Californians who intend to vote in November narrowly oppose Proposition 19, which would make the state the first to legalize marijuana possession and sales, according to a recent survey.
The Field Poll found that 48% of likely voters oppose the measure and 44% support it, a contrast with two polls taken in May that showed voters were leaning slightly in favor of the measure.
“History suggests that chances aren’t good when you start out behind,” said Mark DiCamillo, the director of the poll. But he said the results were close enough that the measure has a chance to win. “It depends on the quality of the campaign.”
The poll found a very high level of awareness of the initiative with more than three-quarters of likely voters saying that they have heard about it. Those voters back it 48% to 44%. But likely voters who had not heard about the measure until they were told about it by the poll takers oppose it by 2 to 1.
The initiative would allow people 21 and older to possess, grow and transport marijuana for personal use, and would authorize cities and counties to regulate and tax commercial sales.

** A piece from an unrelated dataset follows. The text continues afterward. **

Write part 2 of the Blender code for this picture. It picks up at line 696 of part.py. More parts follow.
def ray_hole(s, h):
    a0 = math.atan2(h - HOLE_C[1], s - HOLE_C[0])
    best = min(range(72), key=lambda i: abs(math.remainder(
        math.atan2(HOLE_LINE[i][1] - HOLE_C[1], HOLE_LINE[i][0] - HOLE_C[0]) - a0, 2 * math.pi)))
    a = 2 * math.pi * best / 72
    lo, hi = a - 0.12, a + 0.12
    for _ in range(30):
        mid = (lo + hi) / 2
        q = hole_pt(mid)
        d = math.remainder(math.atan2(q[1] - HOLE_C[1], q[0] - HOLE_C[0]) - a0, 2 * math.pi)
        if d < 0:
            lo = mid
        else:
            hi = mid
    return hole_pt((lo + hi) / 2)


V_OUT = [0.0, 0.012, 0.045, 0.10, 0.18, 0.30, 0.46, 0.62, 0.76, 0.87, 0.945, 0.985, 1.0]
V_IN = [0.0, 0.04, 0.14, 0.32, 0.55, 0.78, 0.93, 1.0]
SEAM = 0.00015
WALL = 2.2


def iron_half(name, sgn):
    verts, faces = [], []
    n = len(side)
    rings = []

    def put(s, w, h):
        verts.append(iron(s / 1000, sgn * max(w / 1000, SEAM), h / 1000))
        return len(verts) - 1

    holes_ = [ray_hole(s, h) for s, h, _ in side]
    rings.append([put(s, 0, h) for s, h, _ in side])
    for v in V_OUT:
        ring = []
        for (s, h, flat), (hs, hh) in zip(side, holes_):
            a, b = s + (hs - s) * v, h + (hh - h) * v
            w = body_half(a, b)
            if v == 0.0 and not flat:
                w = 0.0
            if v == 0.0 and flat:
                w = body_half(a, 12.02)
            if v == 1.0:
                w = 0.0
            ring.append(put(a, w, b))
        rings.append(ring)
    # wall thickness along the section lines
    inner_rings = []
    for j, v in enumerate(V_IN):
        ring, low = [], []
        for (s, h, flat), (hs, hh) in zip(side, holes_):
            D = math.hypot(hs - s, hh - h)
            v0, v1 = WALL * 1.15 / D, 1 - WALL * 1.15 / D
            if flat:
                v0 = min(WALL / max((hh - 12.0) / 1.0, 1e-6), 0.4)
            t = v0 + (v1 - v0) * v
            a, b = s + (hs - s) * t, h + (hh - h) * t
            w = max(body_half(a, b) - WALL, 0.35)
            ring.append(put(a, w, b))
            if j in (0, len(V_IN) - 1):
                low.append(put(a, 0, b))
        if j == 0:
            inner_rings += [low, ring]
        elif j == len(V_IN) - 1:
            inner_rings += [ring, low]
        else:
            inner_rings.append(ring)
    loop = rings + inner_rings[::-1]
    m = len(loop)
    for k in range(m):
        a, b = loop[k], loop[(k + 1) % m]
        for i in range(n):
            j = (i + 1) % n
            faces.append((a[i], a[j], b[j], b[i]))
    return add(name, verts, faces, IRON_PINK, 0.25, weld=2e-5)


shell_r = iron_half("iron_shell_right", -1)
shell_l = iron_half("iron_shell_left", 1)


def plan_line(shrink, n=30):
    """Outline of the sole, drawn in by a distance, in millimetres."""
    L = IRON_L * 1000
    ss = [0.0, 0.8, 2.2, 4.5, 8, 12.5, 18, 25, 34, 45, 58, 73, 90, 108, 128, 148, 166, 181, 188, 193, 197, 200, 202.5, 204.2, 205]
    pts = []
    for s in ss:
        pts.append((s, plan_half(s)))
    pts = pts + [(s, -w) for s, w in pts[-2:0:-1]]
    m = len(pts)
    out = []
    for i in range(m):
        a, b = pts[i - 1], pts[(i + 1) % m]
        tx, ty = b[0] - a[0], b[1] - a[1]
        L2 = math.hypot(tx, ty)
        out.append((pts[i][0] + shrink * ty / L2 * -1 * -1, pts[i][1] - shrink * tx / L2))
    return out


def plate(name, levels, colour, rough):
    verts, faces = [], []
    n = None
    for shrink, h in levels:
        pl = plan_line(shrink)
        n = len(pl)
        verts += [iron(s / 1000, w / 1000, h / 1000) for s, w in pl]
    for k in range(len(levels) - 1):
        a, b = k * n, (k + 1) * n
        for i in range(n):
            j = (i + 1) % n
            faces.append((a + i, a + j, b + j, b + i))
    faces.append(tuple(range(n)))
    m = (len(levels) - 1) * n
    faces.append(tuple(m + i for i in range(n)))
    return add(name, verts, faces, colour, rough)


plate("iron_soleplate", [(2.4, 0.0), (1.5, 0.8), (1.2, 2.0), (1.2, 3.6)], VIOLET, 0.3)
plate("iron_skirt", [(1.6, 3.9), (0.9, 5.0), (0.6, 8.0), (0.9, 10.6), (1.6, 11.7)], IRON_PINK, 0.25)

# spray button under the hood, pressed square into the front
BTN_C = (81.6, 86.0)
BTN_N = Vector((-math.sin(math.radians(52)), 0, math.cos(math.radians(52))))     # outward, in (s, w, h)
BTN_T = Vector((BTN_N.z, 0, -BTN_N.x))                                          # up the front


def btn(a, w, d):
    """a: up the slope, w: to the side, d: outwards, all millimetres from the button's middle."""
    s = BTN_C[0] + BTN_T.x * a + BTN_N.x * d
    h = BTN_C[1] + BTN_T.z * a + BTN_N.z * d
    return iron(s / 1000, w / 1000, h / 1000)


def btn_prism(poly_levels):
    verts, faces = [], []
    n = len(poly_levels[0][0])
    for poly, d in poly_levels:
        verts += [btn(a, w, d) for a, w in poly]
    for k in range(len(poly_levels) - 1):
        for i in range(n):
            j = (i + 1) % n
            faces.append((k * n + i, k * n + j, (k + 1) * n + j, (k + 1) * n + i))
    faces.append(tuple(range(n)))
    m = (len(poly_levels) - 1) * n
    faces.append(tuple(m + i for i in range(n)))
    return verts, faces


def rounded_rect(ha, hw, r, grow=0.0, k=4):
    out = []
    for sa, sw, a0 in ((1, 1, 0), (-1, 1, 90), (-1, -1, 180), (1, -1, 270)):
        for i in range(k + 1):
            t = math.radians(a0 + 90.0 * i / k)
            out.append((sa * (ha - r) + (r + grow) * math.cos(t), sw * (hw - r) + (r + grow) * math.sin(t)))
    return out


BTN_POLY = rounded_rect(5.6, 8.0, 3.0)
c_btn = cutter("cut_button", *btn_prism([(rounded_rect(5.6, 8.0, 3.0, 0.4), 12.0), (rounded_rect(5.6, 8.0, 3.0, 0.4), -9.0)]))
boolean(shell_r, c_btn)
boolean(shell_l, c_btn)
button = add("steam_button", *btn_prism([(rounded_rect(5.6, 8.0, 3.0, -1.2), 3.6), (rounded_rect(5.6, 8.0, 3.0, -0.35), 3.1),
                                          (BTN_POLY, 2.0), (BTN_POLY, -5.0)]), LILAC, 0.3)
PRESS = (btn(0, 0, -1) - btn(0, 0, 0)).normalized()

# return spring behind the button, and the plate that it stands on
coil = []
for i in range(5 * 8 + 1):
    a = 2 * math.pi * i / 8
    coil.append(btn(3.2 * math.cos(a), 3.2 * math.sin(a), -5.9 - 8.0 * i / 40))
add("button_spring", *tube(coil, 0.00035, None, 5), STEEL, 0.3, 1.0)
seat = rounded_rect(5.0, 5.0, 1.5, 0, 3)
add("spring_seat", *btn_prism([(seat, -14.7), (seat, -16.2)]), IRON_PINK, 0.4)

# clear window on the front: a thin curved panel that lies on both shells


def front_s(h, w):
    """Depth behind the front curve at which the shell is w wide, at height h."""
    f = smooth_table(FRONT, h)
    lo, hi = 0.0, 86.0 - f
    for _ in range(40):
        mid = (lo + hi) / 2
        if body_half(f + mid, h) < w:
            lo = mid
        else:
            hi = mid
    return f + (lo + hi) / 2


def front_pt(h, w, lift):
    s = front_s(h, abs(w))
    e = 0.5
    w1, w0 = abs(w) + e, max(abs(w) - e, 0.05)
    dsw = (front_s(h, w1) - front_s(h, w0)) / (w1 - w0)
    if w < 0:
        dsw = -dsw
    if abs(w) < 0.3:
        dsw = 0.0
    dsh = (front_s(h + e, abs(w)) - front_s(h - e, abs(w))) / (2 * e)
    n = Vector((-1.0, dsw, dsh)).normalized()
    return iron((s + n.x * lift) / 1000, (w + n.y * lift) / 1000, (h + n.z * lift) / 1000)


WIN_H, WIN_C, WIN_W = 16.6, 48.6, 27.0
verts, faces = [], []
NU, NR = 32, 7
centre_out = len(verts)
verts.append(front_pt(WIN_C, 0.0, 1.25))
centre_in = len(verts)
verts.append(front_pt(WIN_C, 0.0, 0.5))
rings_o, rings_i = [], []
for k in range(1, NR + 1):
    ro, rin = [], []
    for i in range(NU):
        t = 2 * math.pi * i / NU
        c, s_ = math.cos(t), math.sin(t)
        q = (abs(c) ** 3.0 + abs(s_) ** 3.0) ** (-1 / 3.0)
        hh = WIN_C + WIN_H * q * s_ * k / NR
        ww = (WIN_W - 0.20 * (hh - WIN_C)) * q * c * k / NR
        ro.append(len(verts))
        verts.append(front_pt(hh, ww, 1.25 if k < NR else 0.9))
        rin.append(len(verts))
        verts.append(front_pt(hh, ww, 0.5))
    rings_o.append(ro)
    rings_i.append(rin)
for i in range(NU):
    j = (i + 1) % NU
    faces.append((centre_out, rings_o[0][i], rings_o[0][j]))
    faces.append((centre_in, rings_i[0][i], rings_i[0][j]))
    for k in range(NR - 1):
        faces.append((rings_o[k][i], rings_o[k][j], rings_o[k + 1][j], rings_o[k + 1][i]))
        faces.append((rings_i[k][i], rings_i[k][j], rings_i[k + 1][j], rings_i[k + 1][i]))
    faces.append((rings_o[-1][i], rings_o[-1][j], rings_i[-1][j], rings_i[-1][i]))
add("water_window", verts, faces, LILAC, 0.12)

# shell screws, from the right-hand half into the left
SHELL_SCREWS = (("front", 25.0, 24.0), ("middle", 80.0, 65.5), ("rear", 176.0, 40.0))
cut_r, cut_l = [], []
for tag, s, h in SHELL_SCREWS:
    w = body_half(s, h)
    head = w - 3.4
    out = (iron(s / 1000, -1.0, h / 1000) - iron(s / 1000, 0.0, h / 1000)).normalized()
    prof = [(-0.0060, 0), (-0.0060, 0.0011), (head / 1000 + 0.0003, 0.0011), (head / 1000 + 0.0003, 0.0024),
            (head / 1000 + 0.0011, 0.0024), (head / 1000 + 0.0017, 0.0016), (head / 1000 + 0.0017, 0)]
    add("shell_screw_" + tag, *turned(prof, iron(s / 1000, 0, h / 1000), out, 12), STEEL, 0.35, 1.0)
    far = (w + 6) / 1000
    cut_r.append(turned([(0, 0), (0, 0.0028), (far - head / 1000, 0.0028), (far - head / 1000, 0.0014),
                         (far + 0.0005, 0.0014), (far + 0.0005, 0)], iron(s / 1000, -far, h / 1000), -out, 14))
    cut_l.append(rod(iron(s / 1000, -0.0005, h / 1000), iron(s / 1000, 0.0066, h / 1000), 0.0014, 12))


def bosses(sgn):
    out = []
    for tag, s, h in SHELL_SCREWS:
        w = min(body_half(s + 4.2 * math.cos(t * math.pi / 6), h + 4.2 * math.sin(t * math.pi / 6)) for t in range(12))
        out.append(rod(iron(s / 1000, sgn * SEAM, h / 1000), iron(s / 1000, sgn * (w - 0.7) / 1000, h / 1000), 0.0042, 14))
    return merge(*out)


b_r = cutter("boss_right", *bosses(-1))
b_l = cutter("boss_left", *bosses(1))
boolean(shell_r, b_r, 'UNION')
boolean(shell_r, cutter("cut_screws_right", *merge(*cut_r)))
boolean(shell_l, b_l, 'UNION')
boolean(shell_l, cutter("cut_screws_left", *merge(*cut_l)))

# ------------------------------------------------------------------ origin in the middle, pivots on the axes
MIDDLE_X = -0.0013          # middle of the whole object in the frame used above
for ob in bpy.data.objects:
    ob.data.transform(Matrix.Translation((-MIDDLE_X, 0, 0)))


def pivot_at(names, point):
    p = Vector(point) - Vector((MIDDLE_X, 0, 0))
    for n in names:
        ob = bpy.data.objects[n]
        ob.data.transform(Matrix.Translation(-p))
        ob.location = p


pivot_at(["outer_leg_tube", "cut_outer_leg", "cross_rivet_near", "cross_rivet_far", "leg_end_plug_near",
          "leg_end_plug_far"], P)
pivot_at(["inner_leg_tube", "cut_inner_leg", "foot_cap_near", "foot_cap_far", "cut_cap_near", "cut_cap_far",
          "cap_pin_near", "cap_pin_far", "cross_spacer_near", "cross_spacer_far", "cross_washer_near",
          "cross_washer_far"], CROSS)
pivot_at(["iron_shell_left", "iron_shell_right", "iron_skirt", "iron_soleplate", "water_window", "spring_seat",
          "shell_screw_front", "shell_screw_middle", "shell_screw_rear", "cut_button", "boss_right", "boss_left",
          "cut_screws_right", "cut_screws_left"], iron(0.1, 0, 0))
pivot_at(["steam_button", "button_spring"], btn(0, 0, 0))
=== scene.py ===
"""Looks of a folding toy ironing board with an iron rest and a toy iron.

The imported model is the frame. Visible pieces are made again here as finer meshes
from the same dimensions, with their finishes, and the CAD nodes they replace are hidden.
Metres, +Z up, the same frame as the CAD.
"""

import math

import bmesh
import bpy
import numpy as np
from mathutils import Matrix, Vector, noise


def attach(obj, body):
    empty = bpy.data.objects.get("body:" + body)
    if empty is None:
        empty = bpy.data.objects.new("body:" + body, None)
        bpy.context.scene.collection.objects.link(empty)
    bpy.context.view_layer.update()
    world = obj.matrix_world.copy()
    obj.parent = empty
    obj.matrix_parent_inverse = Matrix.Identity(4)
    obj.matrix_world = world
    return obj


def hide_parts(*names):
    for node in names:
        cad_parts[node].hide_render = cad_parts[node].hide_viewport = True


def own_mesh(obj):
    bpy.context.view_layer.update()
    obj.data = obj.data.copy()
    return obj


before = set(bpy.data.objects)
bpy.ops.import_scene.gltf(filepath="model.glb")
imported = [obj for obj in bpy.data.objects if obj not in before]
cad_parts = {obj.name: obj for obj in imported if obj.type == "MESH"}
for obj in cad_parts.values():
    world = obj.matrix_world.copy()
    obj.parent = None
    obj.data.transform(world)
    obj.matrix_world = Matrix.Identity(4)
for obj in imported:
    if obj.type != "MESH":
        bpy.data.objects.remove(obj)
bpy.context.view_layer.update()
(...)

DiCamillo said he expected opponents to assert that the measure will lead to more crime and addiction, while proponents argue that it will bring in tax revenue in a time of endless budget crises. “That’s where the tug of war is, societal impacts versus the financial benefits,” he said.

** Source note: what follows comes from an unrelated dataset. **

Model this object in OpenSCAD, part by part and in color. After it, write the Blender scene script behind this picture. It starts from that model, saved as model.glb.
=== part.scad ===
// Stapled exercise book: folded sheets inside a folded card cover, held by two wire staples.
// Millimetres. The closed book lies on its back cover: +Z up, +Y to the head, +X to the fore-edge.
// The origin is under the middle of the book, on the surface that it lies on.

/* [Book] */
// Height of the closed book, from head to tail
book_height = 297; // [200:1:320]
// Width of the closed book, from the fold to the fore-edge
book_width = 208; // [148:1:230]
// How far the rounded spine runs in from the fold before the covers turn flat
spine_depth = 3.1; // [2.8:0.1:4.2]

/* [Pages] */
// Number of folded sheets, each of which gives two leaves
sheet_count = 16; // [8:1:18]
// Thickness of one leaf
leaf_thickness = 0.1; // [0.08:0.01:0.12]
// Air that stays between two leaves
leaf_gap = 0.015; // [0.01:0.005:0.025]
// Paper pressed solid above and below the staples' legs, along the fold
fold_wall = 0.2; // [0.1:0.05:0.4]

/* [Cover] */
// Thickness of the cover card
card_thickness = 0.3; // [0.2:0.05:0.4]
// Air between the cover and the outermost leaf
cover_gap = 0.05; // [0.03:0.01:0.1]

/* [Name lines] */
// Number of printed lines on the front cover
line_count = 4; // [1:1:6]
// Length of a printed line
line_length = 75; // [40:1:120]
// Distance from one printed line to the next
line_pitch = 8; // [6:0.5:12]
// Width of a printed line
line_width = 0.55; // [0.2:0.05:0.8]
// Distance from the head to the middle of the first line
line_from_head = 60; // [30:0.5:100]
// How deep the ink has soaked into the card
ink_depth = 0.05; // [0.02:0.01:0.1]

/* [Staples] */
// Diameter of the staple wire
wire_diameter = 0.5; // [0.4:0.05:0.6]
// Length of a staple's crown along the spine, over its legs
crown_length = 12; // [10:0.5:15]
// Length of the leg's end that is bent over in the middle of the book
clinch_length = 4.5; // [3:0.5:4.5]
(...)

Roger Salazar, the spokesman for Public Safety First, an opposition committee connected to law enforcement groups, said the poll shows voters are becoming more skeptical. “Any time you have an initiative written as confusingly as this one is, people aren’t going to give it the benefit of the doubt,” he said. “There’s no certainty in terms of the revenues, there’s no certainty of how this is going to impact law enforcement and public safety.”
Dale Sky Clare, a spokeswoman for the Proposition 19 campaign, said the poll shows that the challenge will be to educate voters about the regulations the measure imposes and the tax revenues it could produce. “The folks that are familiar with the proposition itself, that have educated themselves on the proposition, find that they like it,” she said. “This is going to be a nail-biter to the very end.”
The Field Poll randomly surveyed 1,005 likely voters between June 22 and July 5, interviewing participants by telephone in English, Spanish, Cantonese, Mandarin, Korean and Vietnamese. The poll had a margin of error of plus or minus 3.2 percentage points.
The poll found that while white voters support the measure, Latino, black and Asian American voters heavily oppose it. DiCamillo said he was surprised by the intensity of the opposition. “There just might be greater concerns within the ethnic community about the social effects,” he said.
The Bay Area is the only region that supports the measure. Los Angeles County, where a quarter of the voters live, is split over it; San Diego and Orange counties oppose it.
Men are evenly divided, but women oppose it by 9 points.
Likely voters younger than 30 heavily support it. They are joined by likely voters between 50 and 64 who came of age during the Vietnam War. Likely voters who are 65 and older oppose it 57% to 33%.